We have seen no action in this budget on defending our economy with respect to energy prices. I have stood in the House a number of times since the House resumed in February to ask the government what action plan it has to defend our economy and to defend Canadian consumers from international price gouging by the refiners and other vertically integrated oil companies. There is nothing in this budget.
Regarding highways, in Saskatchewan this government takes out about $180 million a year in excise taxes. What was put back in this budget for highways? Not $180 million, not even $100 million, not even $5 million. Not one cent in this budget has gone to highways in Saskatchewan after the government has taken away the transportation subsidies. The roads in our province have declined and deteriorated in an accelerated fashion and there is not one dime.
It is getting to the point where we need a government with some kind of conscience. We need a government that believes in having a balance to the economic powers that run our economy. The fact is the very wealthy corporations and the very wealthy families run the country's economy. It is the government's obligation, duty and responsibility to be the balance to those powers that run the economy. One of my constituents said, “Leave the rich alone in this budget and help out the rest of the country”.
I believe very strongly that this government has failed in its test. It has wait-listed seniors. There is no substantial support for seniors in their very severe challenges with respect to inflation. It has wait-listed education and health care. It has wait-listed tax cuts. It has wait-listed agriculture. It has wait-listed an energy plan to defend our economy. It has wait-listed any kind of national highway program.

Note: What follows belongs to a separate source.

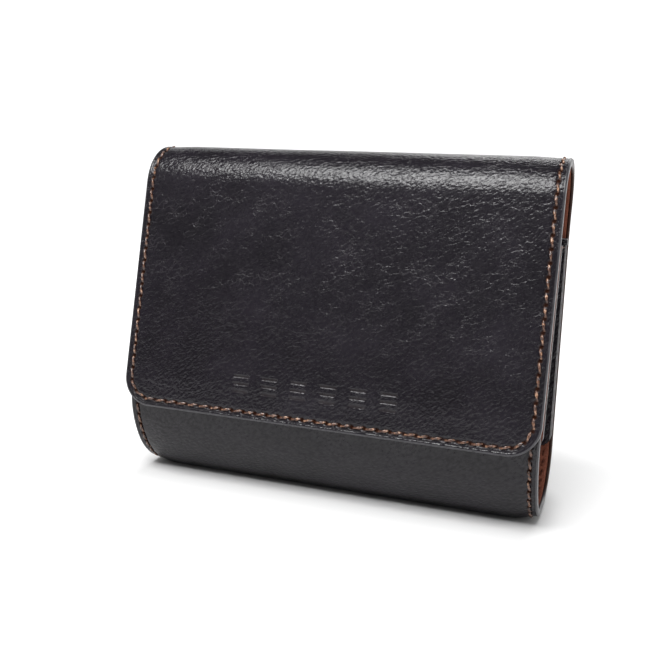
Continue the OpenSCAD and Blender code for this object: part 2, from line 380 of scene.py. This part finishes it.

My view and the NDP's view is that the government has failed with the most incredibly poor budget we have ever seen in this country. It does not help people. It helps the very rich and the very wealthy families and corporations. As a result, I can assure every one of my constituents who have written to me that I will stand in the House and I will vote against the budget. I think it is the wrong budget for Canadians and for western Canada in particular.